The general approach to CV has until recently revolved around taking these established algorithms and solutions and combining them into a functional system. The popular OpenCV library has historically been a collection of implementations of these algorithms that you can plug and play with. The problem with this approach is the applications developed require a significant amount of engineering to build and configure, and all of this configuration, tweaking and integration results in systems that are not robust to changes. Traditional CV is hard. This isn't to say that the techniques developed are obsolete.
The State of the Art
Over the last decade, a different tack has been outperforming traditional computer vision approaches in a number of benchmarks. Convolution Neural Networks, enabled by the development in parallel compute hardware (GPUs), have proven to be more accurate, general and robust in a wide range of problem spaces. The most striking example of this is in the image classification problem - in the simplest case, an application that can answer the question "is this a cat or a dog?" when presented with an image:
This is a very hard problem to solve with traditional approaches. You would have to manually identify what features are important when distinguishing a cat and a dog, and you would have to design a system that could extract those features from an arbitrary image and then perform some form of comparison against a baseline.
This is effectively the approach that all of the modern image classifiers and detection CNN network architectures take; they (i) codify what features are important to look for in an image, (ii) extract those features from an image and (iii) compare the feature against a baseline truth. However, the nature of neural networks means that the actual encoding of the information "what features make a dog/cat", etc., can be done automatically using generic tooling in a process called "training" - where you present the network with example, labelled data and use back-propagation and gradient descent to set the weights in the network and minimise a cost function.
A Note on CNNs
There obviously isn't space to go over in detail the theory behind Neural Networks (NNs) - an excellent resource to get the fundamentals is a book called Deep Learning. It's free, and the content is accessible.
However, it's interesting to discuss the nature of Convolution Neural Networks (specifically convolution layers), as they show how the line between traditional CV and more modern approaches is blurrier that it first appears.
A Neural Network is a set of matrices, each matrix describing an operation on the data fed into it. These matrices are called layers, and there are multiple types of layer - the type dictating how the values of the matrix determine the transformation of the data. The data typically flows through these matrices concurrently - known as Feedforward NNs. If there is feedback of data, then those networks are referred to as Recurrent NNs. This image gives you an indication of how a NN works in the example of image classification. As the data propagates through the network, each subsequent layer is able (after training) to pick up on more and more complex structures in the image.

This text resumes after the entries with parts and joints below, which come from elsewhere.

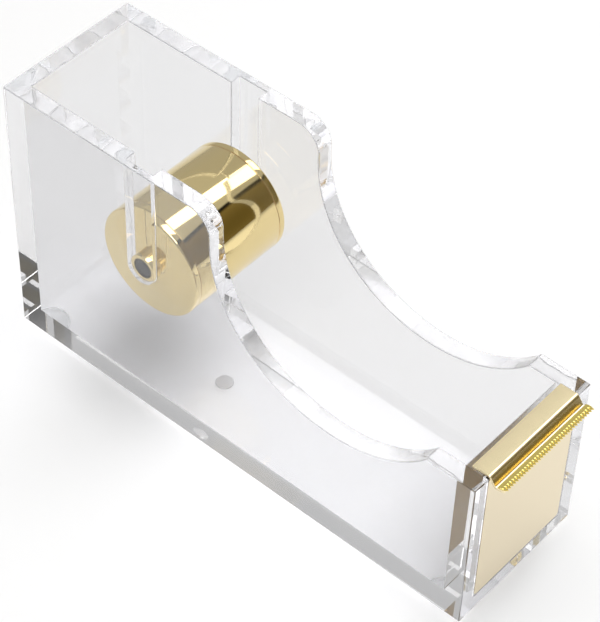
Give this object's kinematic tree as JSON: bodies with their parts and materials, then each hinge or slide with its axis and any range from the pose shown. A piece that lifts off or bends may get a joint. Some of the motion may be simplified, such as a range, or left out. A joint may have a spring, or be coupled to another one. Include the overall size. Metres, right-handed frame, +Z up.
{
  "type": "tape dispenser",
  "caption": "Clear acrylic desktop tape dispenser with a swept open bay, lift-out gold core roller, gold mirror front plate and gold serrated cutter.",
  "frame": {"origin": "middle of the footprint's bounding box, on the surface that the feet stand on", "axes": "+X to the cutter at the front, +Y to the dispenser's left side, +Z up"},
  "size_m": [0.123, 0.035, 0.0673],
  "materials": {
    "clear_acrylic": "water-clear cast acrylic sheet with polished edges",
    "gold_mirror": "gold mirror sheet, polished",
    "gold_steel": "bright gold plated sheet steel",
    "gold_plating": "bright gold plated moulded plastic",
    "dark_rod": "dark brown-black, satin",
    "adhesive": "clear double-sided adhesive",
    "clear_rubber": "clear soft bumper"
  },
  "bodies": {
    "body": {"base_panel": "clear_acrylic", "back_panel": "clear_acrylic", "front_panel": "clear_acrylic", "left_side_panel": "clear_acrylic", "right_side_panel": "clear_acrylic", "front_plate": "gold_mirror", "plate_adhesive": "adhesive", "tape_rest": "gold_steel", "rest_adhesive": "adhesive", "cutter_blade": "gold_steel", "foot_front_left": "clear_rubber", "foot_front_right": "clear_rubber", "foot_rear_left": "clear_rubber", "foot_rear_right": "clear_rubber"},
    "axle": {"axle_rod": "dark_rod"},
    "roller": {"roller_shell": "gold_plating", "roller_cap_left": "gold_plating", "roller_cap_right": "gold_plating"}
  },
  "joints": [
    {"name": "roller_lift", "type": "slide", "parent": "body", "child": "axle", "axis": [0, 0, 1], "range_m": [0, 0.042]},
    {"name": "roller_spin", "type": "hinge", "parent": "axle", "child": "roller", "pos_m": [-0.02604, 0, 0.0403], "axis": [0, 1, 0], "continuous": true}
  ]
}
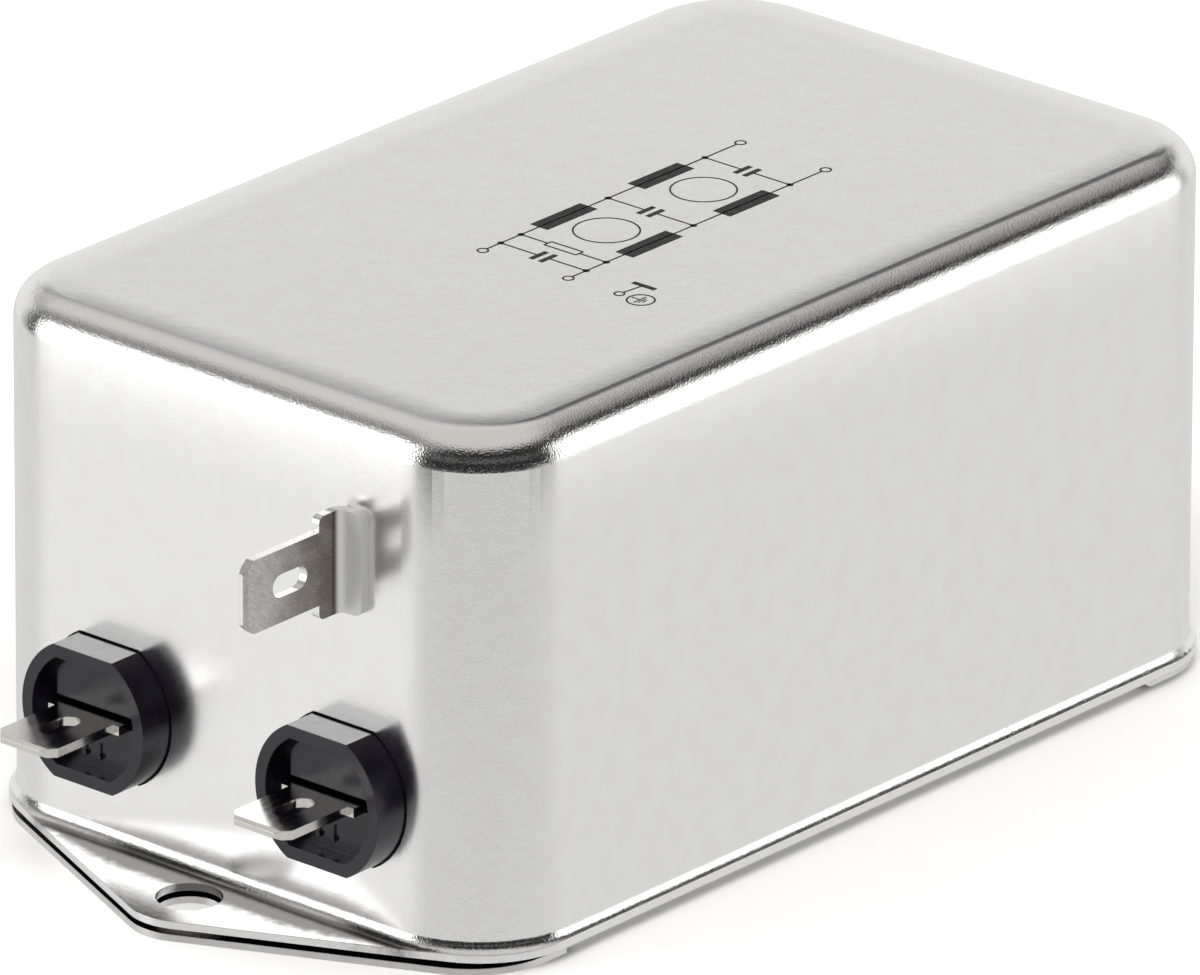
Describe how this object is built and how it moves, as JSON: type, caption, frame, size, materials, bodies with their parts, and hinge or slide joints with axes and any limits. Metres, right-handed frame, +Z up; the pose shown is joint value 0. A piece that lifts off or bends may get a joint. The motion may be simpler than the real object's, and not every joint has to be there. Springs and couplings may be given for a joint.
{
  "type": "mains filter",
  "caption": "Two-stage mains interference filter in a drawn steel can, with blade tabs at both ends, an earth tab and two mounting ears.",
  "frame": {"origin": "midway between the two mounting holes, on the underside of the base plate", "axes": "+Z up from the mounting face, +Y from the line end to the load end, +X to the side of the earth tab"},
  "size_m": [0.0576, 0.1163, 0.0463],
  "materials": {
    "can_steel": "satin tin or nickel plate with fine grain",
    "base_steel": "satin plated sheet",
    "insulator_plastic": "glossy moulded thermoplastic",
    "tab_metal": "bright tin plate",
    "earth_tab_metal": "tin plate, slightly dull",
    "insulating_film": "thin insulating film",
    "board_laminate": "glass laminate",
    "copper": "copper foil",
    "solder": "solder",
    "core_coating": "coated ferrite ring",
    "carrier_plastic": "moulded carrier",
    "winding_wire": "enamelled copper wire",
    "capacitor_case": "moulded capacitor case",
    "resistor_lacquer": "lacquered resistor body"
  },
  "bodies": {
    "root": {"can": "can_steel", "base_plate": "base_steel", "insulating_sheet": "insulating_film", "liner": "insulating_film", "circuit_board": "board_laminate", "copper_areas": "copper", "solder_joints": "solder", "line_insulator_p": "insulator_plastic", "line_insulator_n": "insulator_plastic", "load_insulator_p": "insulator_plastic", "load_insulator_n": "insulator_plastic", "line_tab_p": "tab_metal", "line_tab_n": "tab_metal", "load_tab_p": "tab_metal", "load_tab_n": "tab_metal", "earth_tab": "earth_tab_metal", "line_choke_core": "core_coating", "load_choke_core": "core_coating", "line_choke_carrier": "carrier_plastic", "load_choke_carrier": "carrier_plastic", "line_choke_divider": "carrier_plastic", "load_choke_divider": "carrier_plastic", "line_winding_p": "winding_wire", "line_winding_n": "winding_wire", "load_winding_p": "winding_wire", "load_winding_n": "winding_wire", "line_capacitor": "capacitor_case", "middle_capacitor": "capacitor_case", "load_capacitor": "capacitor_case", "bleed_resistor": "resistor_lacquer"}
  },
  "joints": []
}
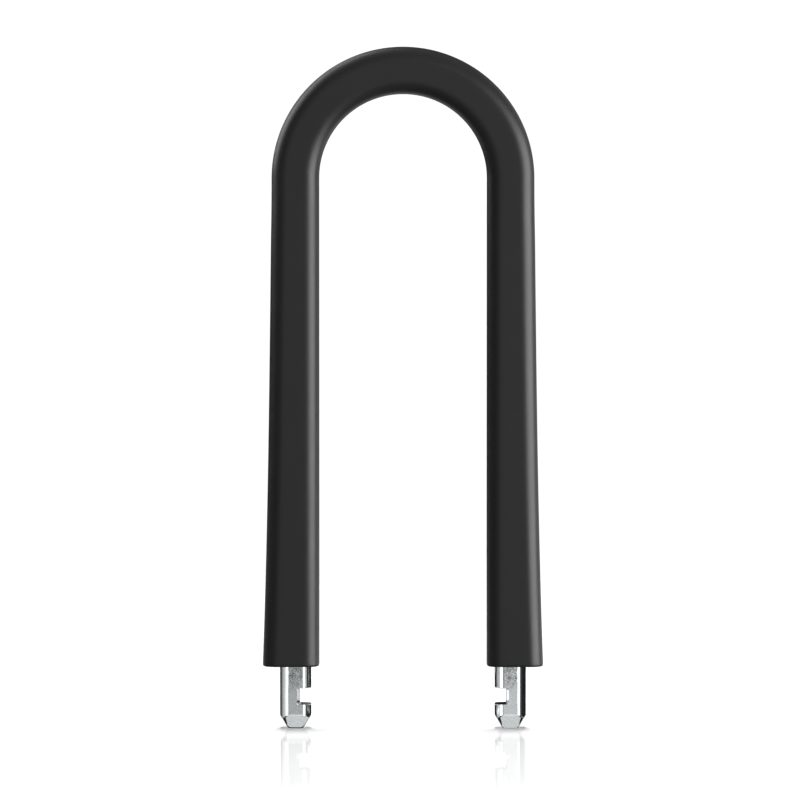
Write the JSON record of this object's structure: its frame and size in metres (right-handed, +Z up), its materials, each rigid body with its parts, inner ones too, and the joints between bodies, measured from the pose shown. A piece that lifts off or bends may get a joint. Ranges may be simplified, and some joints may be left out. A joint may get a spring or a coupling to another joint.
{
  "type": "u-lock shackle",
  "caption": "U-shaped bicycle lock shackle: a square hardened steel bar under a soft black cover, with bare bevelled ends notched on the inward side for the lock's bolts.",
  "frame": {"origin": "midway between the two leg tips, in the plane that the tips stand on, which is the bottom centre of the bounding box", "axes": "+X across the two legs towards the right leg, +Y from front to back, +Z up from the tips to the bend"},
  "size_m": [0.1172, 0.0198, 0.2849],
  "materials": {
    "bright_plated_steel": "polished",
    "soft_touch_black": "matte"
  },
  "bodies": {
    "root": {"shackle_bar": "bright_plated_steel", "protective_sleeve": "soft_touch_black"}
  },
  "joints": []
}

image from www.deeplearningbook.org
As with many great ideas, the power of this approach is that it's modular, and you can, in principle, build a network of arbitrary complexity. It's obvious/implicit in the inclusion of the word "neural" in the name that it's conceivable that when the hardware becomes sufficiently advanced, that you could emulate real neural systems.
The most important layer for a majority of image processing is the convolution layer. A convolution is a mathematical operation, and a convolution layer has many of the same properties of that operation, even though in practice it's not usually a strict convolution. A convolution layer is very similar to many "kernel" methods that are used in CV to extract features - where you scan a small "kernel" matrix over an image, performing matrix multiplication and generating a new image. A convolution layer can be thought of as this same process, but where the form of the kernel is learnable.
image from www.deeplearningbook.org
Since the matrix underlying the layer is much smaller than the data being fed in, it's very efficient at encoding the required filter properties - enabling larger networks than would otherwise be possible with denser layer types.
A number of CNN architectures have been developed over the last few years for detecting (identifying a given region of an image as an instance of a thing) a range of objects in an image. The Recursive-CNN (RCNN) network, for example, repurposes an object classifier and runs regions of the same image through the classifier multiple times to work out which bounding boxes have the least prediction uncertainty. On the other hand, the YOLO (You Only Look Once) network actually breaks down the image internally into a grid and only runs the image through the network once - resulting in lower inference times.
Camera-Space Tracking on a TX2
In 2019/20, Codethink worked to develop a system to track balls and players for one of our clients. Using multiple cameras, this system was designed from the ground up to have:
- low installation cost
- low complexity (maintenance cost)
- low latency
- scalable
We wanted to create a platform that provided access to high quality live tracking data at all levels of sport. By targeting low cost, low latency and low complexity, we imposed certain limits on the hardware and architecture. It was clear that the architecture would need to be minimally dependent on systems external to the stadium, and that the easiest way to make something scalable to different numbers of cameras and different configurations was to make the cameras do the tracking in camera space themselves.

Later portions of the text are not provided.